Shop Direct said its investment in mobile personalisation before, during and after customer journeys drove smartphone sales. Measures included working with Google and Facebook to identify users who look like Shop Direct’s most valuable customers and serving them relevant and timely ads and recommendations. It also applied machine learning to identify customers who are showing signs of lapsing. Those customers were then contacted with an incentive to buy. Machine learning also helped it to predict when a customer would run out of a product by sending a reminder for them to stock up. That approach, it said, had generated “strong results” across beauty products and scented candles.

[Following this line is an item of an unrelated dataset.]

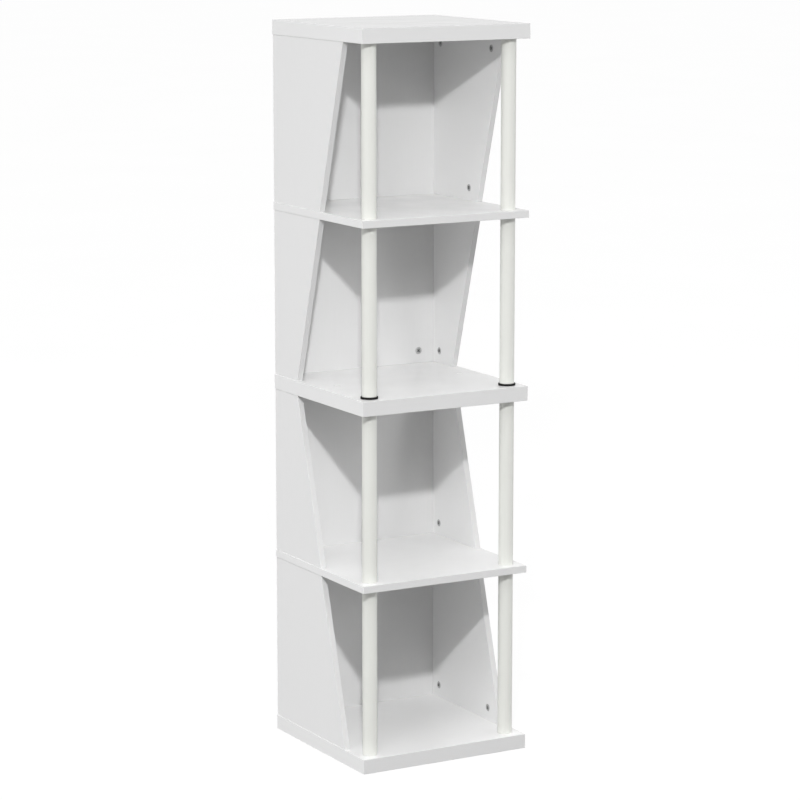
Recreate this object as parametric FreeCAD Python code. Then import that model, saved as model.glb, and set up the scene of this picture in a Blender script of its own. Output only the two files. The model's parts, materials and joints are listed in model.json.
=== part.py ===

Alex Baldock, Group Chief Executive at Shop Direct said: “Artificial intelligence is already driving results for us and we’ll soon launch one of UK retail’s first AI-powered chatbots for customer service. Longer term, we believe AI will bring scale to personalisation so digital retailers like us can be every bit as personal as stores. Very Assistant 2.0 will be another step closer to us democratising the personal shopper.”


Maplin is working to take its in-store service online by improving its flexibility and customer choice. The technology business, a Top100 retailer in IRUK Top500 research, is working with Ensono on a new digital offering, which includes both moving all appropriate applications to the SAP Hybris commerce platform while also moving mission-critical services to Amazon Web Services (AWS).

The move represents a shift to the cloud for Maplin and one that it is expecting to make it more agile in responding to the changing demands of the retail market, helping deliver better customer service. That should also help it to meet spikes in demand in the Halloween to Boxing Day quarter.

Omnichannel retailer Maplin sells 30,000 products across 800 technology categories and prides itself on the advice and information it can offer its customers in the store. Ensono was selected to help take this experience online. Since the work started, Maplin has achieved its aim of shortening its release cycle.

Alan Kay, Director of IT at Maplin said: “This is the first time we are moving mission critical applications into AWS, which made it necessary to work with a partner that not only has the technical knowledge and experience but really understands our goals in the hyper-competitive retail market. We needed a partner that can help us truly deliver the best customer experience. Ensono proved itself to be just that partner, and we have been extremely impressed with their speed of delivery and how the Ensono team has integrated with ours.”

Paul Morris, Europe Managing Director, Ensono, says: “We’re pleased to be working with Maplin on realising its vision to provide its signature instore first-class customer experience to today’s multichannel retail environment.”